Democrats then introduced a resolution demanding that the House “remove any State flag containing any portion of the Confederate battle flag” from the House side of the Capitol. The Mississippi flag includes a portion of the Confederate battle flag in the upper left-hand corner.
For years, the flag of every state hung in the underground tunnel linking the Capitol and the Rayburn House Office Building, but no longer. After the Confederate flag dustup, the House revamped the tunnel with new lighting and infrastructure improvements. The flags were removed – only to be replaced with gigantic replicas of each state’s quarters. The reason? Republicans -- then in control of the House -- fretted about the Confederate flag resolution. So to circumvent a complication on the floor, the House simply ditched the state flags, filling the corridor with the state quarters.
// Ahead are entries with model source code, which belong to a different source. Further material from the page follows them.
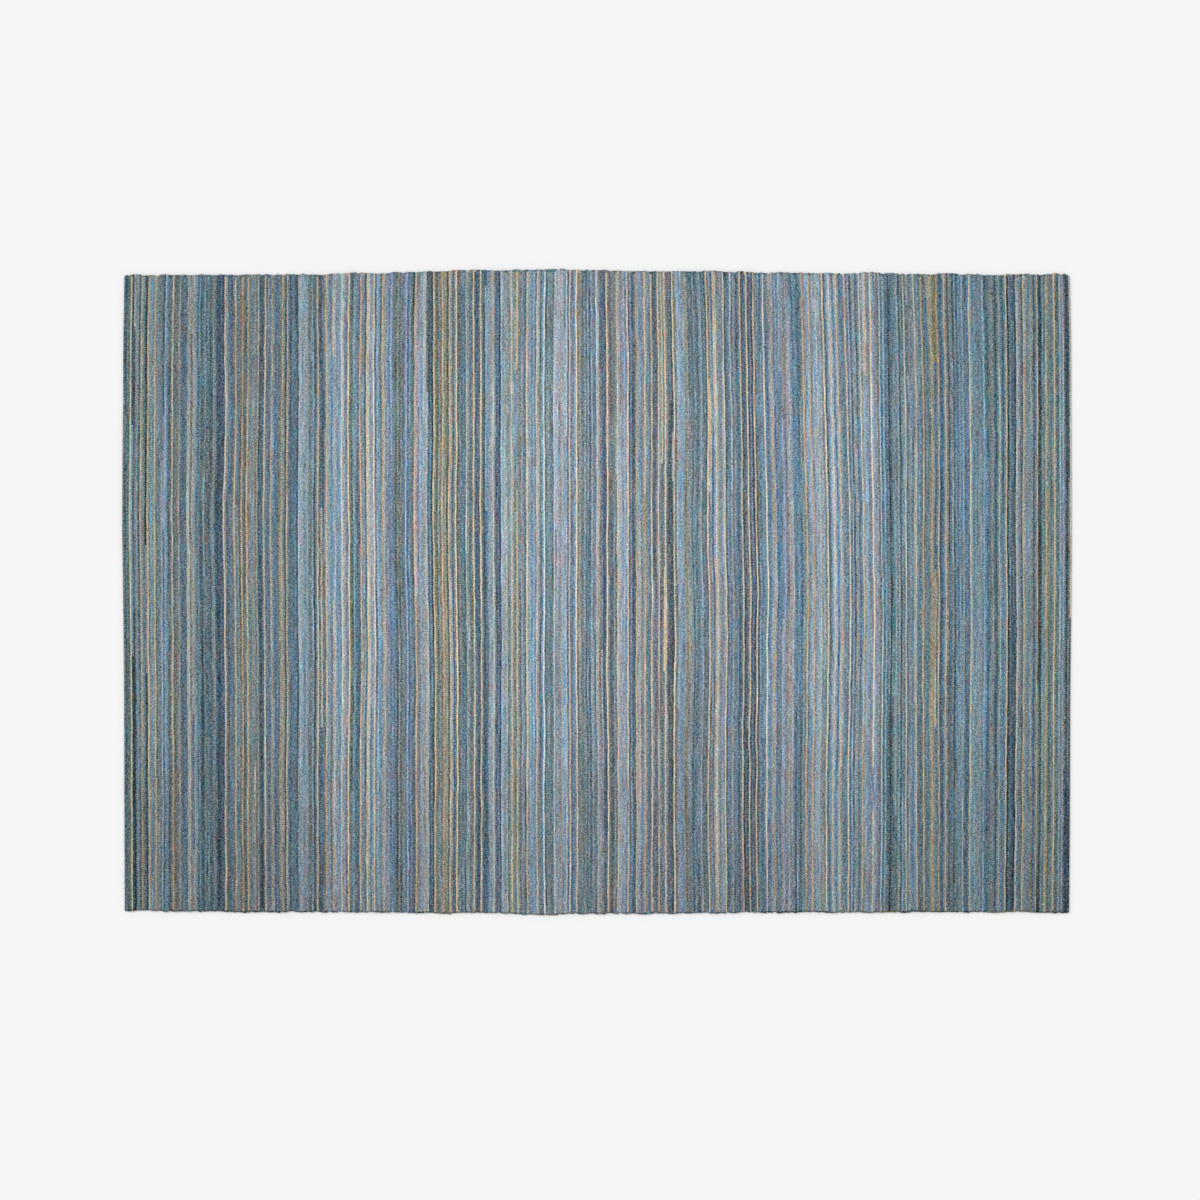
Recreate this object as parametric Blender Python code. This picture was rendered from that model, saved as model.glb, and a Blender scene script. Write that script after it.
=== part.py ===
"""Rag rug: one flat piece of plain-woven rag cloth, lying as it would on a floor.

Metres, +Z up. The rows of rag run along Y, and they follow one another along X, so the two
long edges are the selvedges, where each rag turns back, and the two short edges are the ends.
The origin is at the centre of the rug's box, on the surface that it lies on.
"""

import math

import bmesh
import bpy

# Driving dimensions
LENGTH = 2.700  # along X, at the fullest place
WIDTH = 1.835  # along Y, at the fullest place
THICKNESS = 0.007  # two layers of rag over and under one warp thread
CORNER_RADIUS = 0.010  # where the last row turns into the selvedge
EDGE_ROUND = 0.0028  # the soft upper edge of the outermost rag
UNDER_ROUND = 0.0008  # the edge where the cloth leaves the floor
STATION_SPACING = 0.045  # along the four edges
CORNER_STEPS = 5
EDGE_ROUND_STEPS = 3
MM = 0.001

# How far the selvedges stand in from their fullest place. The rug was beaten wider at its
# middle than at its ends, the far selvedge (+Y) more than the near one (-Y).
SELVEDGE_INSETS = (
    # share of length from the left end, far inset mm, near inset mm
    (0.000, 15.5, 9.0),
    (0.130, 14.8, 7.4),
    (0.215, 11.8, 6.2),
    (0.300, 6.5, 4.5),
    (0.380, 1.0, 1.7),
    (0.430, 0.0, 0.0),
    (0.510, 1.8, 1.6),
    (0.600, 4.7, 3.0),
    (0.720, 8.4, 5.4),
    (0.850, 10.8, 6.2),
    (1.000, 14.0, 4.0),
)

# How far the two ends stand in from their fullest place.
END_INSETS = (
    # share of width from the near selvedge, left inset mm, right inset mm
    (0.000, 7.3, 7.0),
    (0.150, 6.2, 5.0),
    (0.350, 5.3, 3.7),
    (0.500, 2.5, 0.8),
    (0.620, 0.0, 0.0),
    (0.800, 2.4, 1.2),
    (0.900, 3.6, 2.2),
    (1.000, 6.5, 5.5),
)

# The look of the plain solid
RAG_COLOUR = (0.145, 0.225, 0.305, 1.0)
RAG_ROUGHNESS = 0.95


def clear_scene():
    for other in list(bpy.data.objects):
        bpy.data.objects.remove(other, do_unlink=True)


def inset_at(table, share, column):
    """The inset at a share of an edge, in metres, on a smooth curve through the table's rows."""
    last = len(table) - 1
    row = max(i for i in range(last) if table[i][0] <= max(share, 0.0))
    before, start, end, after = (table[min(max(row + k, 0), last)] for k in (-1, 0, 1, 2))
    span = end[0] - start[0]
    leave = (end[column] - before[column]) / (end[0] - before[0]) * span
    arrive = (after[column] - start[column]) / (after[0] - start[0]) * span
    t = (share - start[0]) / span
    value = (
        start[column] * (1 + 2 * t) * (1 - t) ** 2
        + leave * t * (1 - t) ** 2
        + end[column] * (3 - 2 * t) * t**2
        + arrive * (t - 1) * t**2
    )
    return value * MM


def as_woven(x, y):
    """Where a point of the true rectangle lies on the rug, whose four edges bow outwards."""
    selvedge_column = 1 if y > 0 else 2
    end_column = 1 if x < 0 else 2
    selvedge_inset = inset_at(SELVEDGE_INSETS, x / LENGTH + 0.5, selvedge_column)
    end_inset = inset_at(END_INSETS, y / WIDTH + 0.5, end_column)
    return x * (1 - 2 * end_inset / LENGTH), y * (1 - 2 * selvedge_inset / WIDTH)


def rectangle_outline():
    """Points round a true rectangle with round corners, anticlockwise from the near left one."""
    half_x = LENGTH / 2 - CORNER_RADIUS
    half_y = WIDTH / 2 - CORNER_RADIUS
    corners = ((-half_x, -half_y), (half_x, -half_y), (half_x, half_y), (-half_x, half_y))
    points = []
    for index, (x, y) in enumerate(corners):
        first_angle = math.pi + index * math.pi / 2
        for step in range(CORNER_STEPS + 1):
            angle = first_angle + step / CORNER_STEPS * math.pi / 2
            points.append((x + CORNER_RADIUS * math.cos(angle), y + CORNER_RADIUS * math.sin(angle)))
        start_x, start_y = points[-1]
        run_x, run_y = ((2 * half_x, 0), (0, 2 * half_y), (-2 * half_x, 0), (0, -2 * half_y))[index]
        stations = round(math.hypot(run_x, run_y) / STATION_SPACING)
        for station in range(1, stations):
            share = station / stations
            points.append((start_x + share * run_x, start_y + share * run_y))
    return points


def rag_cloth_material():
    material = bpy.data.materials.new("rag_cloth")
    material.use_nodes = True
    material.diffuse_color = RAG_COLOUR
    shader = material.node_tree.nodes["Principled BSDF"]
    shader.inputs["Base Color"].default_value = RAG_COLOUR
    shader.inputs["Roughness"].default_value = RAG_ROUGHNESS
    shader.inputs["Metallic"].default_value = 0.0
    return material


def woven_rug():
    """The whole cloth as one flat solid: its outline extruded, then its edges rounded over."""
    outline = [as_woven(x, y) for x, y in rectangle_outline()]
    middle_x = (max(x for x, _ in outline) + min(x for x, _ in outline)) / 2
    middle_y = (max(y for _, y in outline) + min(y for _, y in outline)) / 2

    shape = bmesh.new()
    under = [shape.verts.new((x - middle_x, y - middle_y, 0.0)) for x, y in outline]
    sole = shape.faces.new(under)
    raised = bmesh.ops.extrude_face_region(shape, geom=[sole])["geom"]
    upper = [item for item in raised if isinstance(item, bmesh.types.BMVert)]
    bmesh.ops.translate(shape, verts=upper, vec=(0.0, 0.0, THICKNESS))
    bmesh.ops.recalc_face_normals(shape, faces=shape.faces)

    for height, width, steps in ((THICKNESS, EDGE_ROUND, EDGE_ROUND_STEPS), (0.0, UNDER_ROUND, 1)):
        rim = [
            edge
            for edge in shape.edges
            if all(abs(vert.co.z - height) < MM / 10 for vert in edge.verts)
        ]
        bmesh.ops.bevel(
            shape, geom=rim, offset=width, segments=steps, profile=0.5, affect="EDGES", clamp_overlap=True
        )

    mesh = bpy.data.meshes.new("woven_rug")
    shape.to_mesh(mesh)
    shape.free()
    mesh.shade_smooth()
    mesh.set_sharp_from_angle(angle=math.radians(40))
    mesh.materials.append(rag_cloth_material())
    rug = bpy.data.objects.new("woven_rug", mesh)
    bpy.context.scene.collection.objects.link(rug)


clear_scene()
woven_rug()
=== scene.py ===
"""Rag rug: the looks of one flat-woven cloth, laid out as an add-on that also runs as a script.

Metres, +Z up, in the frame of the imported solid. Each row is one strip of rag along Y, beaten up
against the row before it along X. A rag passes over one warp thread and under the next, so every
crossing shows as a bead of rag, and the beads of neighbouring rows lie in between each other.
"""

import math
from types import SimpleNamespace

import bpy
import numpy as np
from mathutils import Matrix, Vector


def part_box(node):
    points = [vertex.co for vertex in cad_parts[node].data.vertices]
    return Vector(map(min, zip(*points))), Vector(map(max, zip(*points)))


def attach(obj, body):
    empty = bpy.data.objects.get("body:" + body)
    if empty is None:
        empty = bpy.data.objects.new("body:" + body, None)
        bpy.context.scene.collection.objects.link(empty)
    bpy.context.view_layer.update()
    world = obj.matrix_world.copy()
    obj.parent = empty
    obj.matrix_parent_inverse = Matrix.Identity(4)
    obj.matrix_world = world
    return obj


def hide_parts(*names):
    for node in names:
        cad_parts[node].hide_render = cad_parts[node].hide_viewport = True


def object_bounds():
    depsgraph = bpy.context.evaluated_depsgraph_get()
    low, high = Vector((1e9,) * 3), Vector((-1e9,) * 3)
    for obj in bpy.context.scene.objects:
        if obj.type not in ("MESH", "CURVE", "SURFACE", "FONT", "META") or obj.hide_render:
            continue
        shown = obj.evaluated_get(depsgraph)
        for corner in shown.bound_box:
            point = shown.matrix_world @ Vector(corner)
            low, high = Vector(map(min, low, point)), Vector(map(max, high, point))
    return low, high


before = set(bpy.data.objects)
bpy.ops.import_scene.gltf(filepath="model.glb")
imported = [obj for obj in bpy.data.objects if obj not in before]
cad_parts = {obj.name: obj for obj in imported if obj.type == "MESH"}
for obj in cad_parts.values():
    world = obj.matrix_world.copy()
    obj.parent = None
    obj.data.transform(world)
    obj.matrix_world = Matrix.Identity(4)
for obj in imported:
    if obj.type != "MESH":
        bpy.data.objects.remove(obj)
CAD_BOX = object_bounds()

bl_info = {
    "name": "Rag Rug",
    "version": (1, 0, 0),
    "blender": (4, 5, 0),
    "location": "3D View > Sidebar > Rag Rug",
    "description": "Weaves a flat rag rug bead by bead, with its stripes, selvedges and studio",
    "category": "Mesh",
}

MM = 0.001
NODE = "woven_rug"
SLOT = "rag_cloth"
BODY = "root"
STUDIO_FLOOR = "studio_floor"

# The cloth's size, as the solid has it
LOWEST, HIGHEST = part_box(NODE)
LENGTH = 2.700  # along X, at the fullest place
WIDTH = 1.835  # along Y, at the fullest place
THICKNESS = HIGHEST.z - LOWEST.z
CORNER_RADIUS = 0.005

# The weave. The cloth is made in bands, because one mesh of all its beads would be too heavy.
BANDS = 24
ROWS_A_BAND = 23
ROWS = BANDS * ROWS_A_BAND
ROW_PITCH = LENGTH / ROWS
WARP_ENDS = 576  # 8 to the inch
UNDER_STEP = 3  # the underside has a bead for every third warp end
UNDER_ENDS = WARP_ENDS // UNDER_STEP
RIM_ANGLES = (45, 0, -45)  # degrees, down the round selvedge
RIM_STEPS = len(RIM_ANGLES)
RIM_RADIUS = THICKNESS / 2

# One section of the cloth across its rows is a ring of points: up the top face from the near
# selvedge, round the far selvedge, back along the underside and round the near selvedge.
FAR_RIM = WARP_ENDS
UNDERSIDE = FAR_RIM + RIM_STEPS
NEAR_RIM = UNDERSIDE + UNDER_ENDS
RING = NEAR_RIM + RIM_STEPS

# How far the selvedges stand in from their fullest place, as the solid has it.
SELVEDGE_INSETS = (
    # share of length from the left end, far inset mm, near inset mm
    (0.000, 15.5, 9.0),
    (0.130, 14.8, 7.4),
    (0.215, 11.8, 6.2),
    (0.300, 6.5, 4.5),
    (0.380, 1.0, 1.7),
    (0.430, 0.0, 0.0),
    (0.510, 1.8, 1.6),
    (0.600, 4.7, 3.0),
    (0.720, 8.4, 5.4),
    (0.850, 10.8, 6.2),
    (1.000, 14.0, 4.0),
)

# How far the two ends stand in from their fullest place, as the solid has it.
END_INSETS = (
    # share of width from the near selvedge, left inset mm, right inset mm
    (0.000, 7.3, 7.0),
    (0.150, 6.2, 5.0),
    (0.350, 5.3, 3.7),
    (0.500, 2.5, 0.8),
    (0.620, 0.0, 0.0),
    (0.800, 2.4, 1.2),
    (0.900, 3.6, 2.2),
    (1.000, 6.5, 5.5),
)

# The rows were beaten up askew in the far half of the cloth: how far each leans at the far selvedge.
ROW_LEAN = (
    # share of length from the left end, lean along X in mm
    (0.00, 0.0),
    (0.20, 0.0),
    (0.33, -3.0),
    (0.45, -1.5),
    (0.50, -4.0),
    (0.56, -8.0),
    (0.61, -9.5),
    (0.66, -15.0),
    (0.72, -17.0),
    (0.77, -15.0),
    (0.82, -10.5),
    (0.88, -5.0),
    (1.00, 0.0),
)

# The letters that the stripe plan uses for the rags
RAGS = {
    "K": "ink",
    "D": "slate",
    "N": "navy",
    "B": "denim",
    "S": "sky",
    "T": "teal",
    "G": "grey_green",
    "M": "mist",
    "A": "ash",
    "V": "sage",
    "L": "lavender",
    "O": "olive",
    "C": "cream",
    "P": "tan",
    "R": "brown",
    "W": "stone",
}

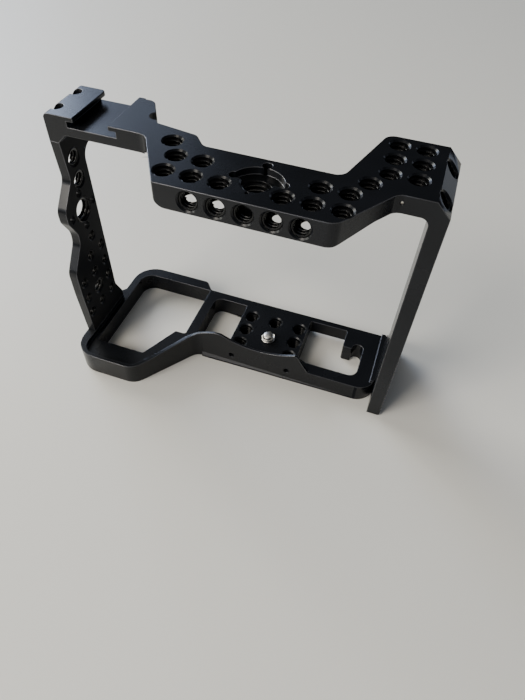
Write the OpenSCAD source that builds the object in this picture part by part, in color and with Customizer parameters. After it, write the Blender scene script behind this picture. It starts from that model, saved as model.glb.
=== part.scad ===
// Camera cage: a top frame with shoe, block and side bar in one piece, a drilled side plate at
// the grip, and a base plate with its captive camera screw.
// +X is the port side, +Y the screen side, -Y the lens side, +Z up. The origin is the middle of
// the footprint, on the surface that the base rests on. All sizes are in millimetres.

/* [Overall] */
// Width over the side plate and the side bar
cage_w = 138.8; // [132:0.2:150]
// Height from the base's underside to the top face
cage_h = 109.8; // [100:0.2:130]
// Depth of the base plate
cage_d = 66; // [62:0.5:74]
// Place of the lens axis across the cage
lens_x = 9.8; // [6:0.2:13]

/* [Screw threads] */
// Nominal diameter of the quarter-inch threads
quarter_d = 6.35; // [6:0.05:6.6]
// Nominal diameter of the three-eighths-inch threads
large_d = 9.525; // [9:0.025:10]
// Nominal diameter of the small accessory threads
small_d = 4; // [3:0.1:4.4]
// Width of the chamfer at the mouth of a quarter-inch thread
quarter_chamfer = 0.55; // [0.2:0.05:0.8]
// Width of the chamfer at the mouth of a small thread
small_chamfer = 0.4; // [0.2:0.05:0.6]
// Diameter of the anti-twist locating holes
locating_d = 3.2; // [2.5:0.1:3.6]

/* [Top bridge] */
// Thickness of the bridge
bridge_t = 8.6; // [7:0.1:11]
// Thickness of the block at the port side
block_t = 6.3; // [5:0.1:8]
// Distance from the base's front to the bridge's front face
bridge_setback = 0.5; // [0:0.1:4]
// Depth of the bridge's middle, front to back
bridge_d = 24.5; // [23:0.1:28]
// Distance from the lens axis to the left end of the bridge's front face
front_left = 26.7; // [25.5:0.1:30]
// Distance from the lens axis to the right end of the bridge's front face
front_right = 29.2; // [28:0.1:31]
// Distance from the bridge's front face to the block's front face
block_setback = 21.2; // [19:0.1:23]
// Depth of the block, front to back
block_d = 33.5; // [31:0.1:37]
// Width of the bevel on the block's outer edge
block_bevel = 4.9; // [4.2:0.1:5.5]
// Pitch of the hole grid
grid_pitch = 9; // [8.6:0.1:9.2]
// Distance from the front face to the first row of holes
row_setback = 7.1; // [6.6:0.1:8]
// Pitch of the front-face holes
front_pitch = 8.75; // [8.6:0.05:9.2]
// Distance of the front-face holes below the top
front_hole_drop = 4.3; // [4:0.1:4.8]

/* [Three-eighths hole] */
// Distance from the lens axis to the large hole
large_hole_shift = 2.4; // [0:0.1:4]
// Distance from the front face to the large hole
large_hole_setback = 11.2; // [10.5:0.1:12]
// Outer radius of the half-ring recess behind it
recess_r = 8.5; // [8:0.1:9.5]
// Depth of the half-ring recess
recess_depth = 2.4; // [0.5:0.1:3]
// Depth of the locating holes below the top
locating_depth = 4.5; // [3.5:0.1:5.5]

/* [Cold shoe] */
// Width of the slot under the shoe's lips
shoe_slot_w = 18.6; // [18.4:0.05:19]
// Height of the slot
shoe_slot_h = 2.1; // [1.9:0.05:2.4]
// Gap between the shoe's lips
shoe_gap_w = 13.3; // [12.5:0.1:14]
// Thickness of the lips
shoe_lip_t = 1.6; // [1.2:0.1:2.2]
// Thickness of the floor under the slot
shoe_floor_t = 3.3; // [2.5:0.1:4.5]
// Width of the outer rail's top
rail_w = 11.6; // [10.5:0.1:13]
// Depth of the shoe, front to back
shoe_d = 22.8; // [21:0.1:25]
// Distance from the bridge's front face to the shoe's front
shoe_setback = 23.6; // [22:0.1:25]

/* [Side plate] */
// Thickness of the side plate and of the leg above it
plate_t = 3.8; // [3.4:0.1:5]
// Height of the leg under the shoe, from the top
leg_drop = 10.3; // [9:0.1:12]
// Width of the plate's narrow part, front to back
plate_d = 24; // [21:0.5:27]
// Height of the plate's small-thread grid pitch
plate_pitch = 8.6; // [8:0.1:9]

/* [Side bar] */
// Thickness of the side bar
bar_t = 5.7; // [5:0.1:7]
// Width of the side bar, front to back
bar_d = 20; // [17:0.5:24]
// Width of the side bar's foot
bar_foot_d = 40.8; // [36:0.2:43]
// Height of the foot before it narrows
bar_foot_h = 9; // [8:0.1:12]

/* [Base plate] */
// Thickness of the base's floor
base_t = 9; // [8:0.1:11]
// Height of the rim round the grip pocket
rim_h = 11.2; // [10.5:0.1:14]
// Height of the relief under the back edge, at the third opening
back_relief = 2.1; // [1:0.1:3]
// Width of the rim at the front
rim_w = 1.7; // [1.2:0.1:2.5]
// Thickness of the front lip
lip_t = 1.2; // [1:0.1:3]
// Radius of the lens clearance in the front lip
lens_r = 40; // [37:0.5:42]
// Height of the lowest point of the lens clearance
lens_low = 14.1; // [13:0.1:16]
// Distance across the pad's holes
pad_pitch_x = 12; // [11:0.1:12.6]
// Distance front to back between the pad's holes
pad_pitch_y = 8.9; // [8.6:0.1:9.2]
// Width of the raised edge at the port end
end_rim_w = 2.2; // [1.6:0.1:3]
// Height of the raised edge above the floor
end_rim_h = 1.2; // [0.6:0.1:2]
// Reach of the sloped foot along the lip's lower edge
foot_reach = 0.7; // [0.4:0.1:1.2]
// Diameter of the two pin holes in the lip's front
pin_d = 2.5; // [2:0.1:2.8]

/* [Camera screw] */
// Diameter of the screw's head
head_d = 12; // [10.5:0.1:13]
// Height of the screw's head
head_h = 3.4; // [2.5:0.1:3.8]
// Distance that the screw rises to clamp the camera
screw_travel = 1.8; // [1:0.1:2]
// Height of the screw's end above the pad when lowered
screw_reach = 3.3; // [2.5:0.1:4]
// Thickness of the nylon washer
washer_t = 0.6; // [0.4:0.1:0.8]
// Gap round the head in its counterbore
head_gap = 0.5; // [0.3:0.05:0.8]

/* [Assembly screws] */
// Diameter of the vertical screws that hold the side plate
plate_screw_d = 2; // [1.6:0.1:2]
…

Democrats have long enjoyed a better standing at the polls when it comes to minorities and most ethnic groups, so it’s seen as easy politics for Democrats to go to the mat when Trump or Steve King says things that are controversial. It’s another when there are issues with Ralph Northam.
By the same token, Republicans see the potential electoral-demographic issue that awaits them at the ballot box in the coming years. Many Republicans agree they must make inroads with minority voters.
House Minority Leader Kevin McCarthy came out swinging last month about King. The California Republican swiftly stripped the Iowa congressman of his committee assignments. Democrats endeavor to contrast themselves with Trump and King and some of the things they’ve said about race, but storm clouds engulfing Northam hamstring Democrats when they attempt to portray themselves as progressive on race issues and more aligned with minority voters.
Both parties often revel in schadenfreude when a figure of the opposite party commits a major gaffe or utters something flat-out offensive on race, but neither side is truly absolved from these transgressions.
After all, the race/ethnicity/religion conversation is woven into the fabric of the nation. It’s been there since before the beginning. So it should surprise no one when these tempests arise today.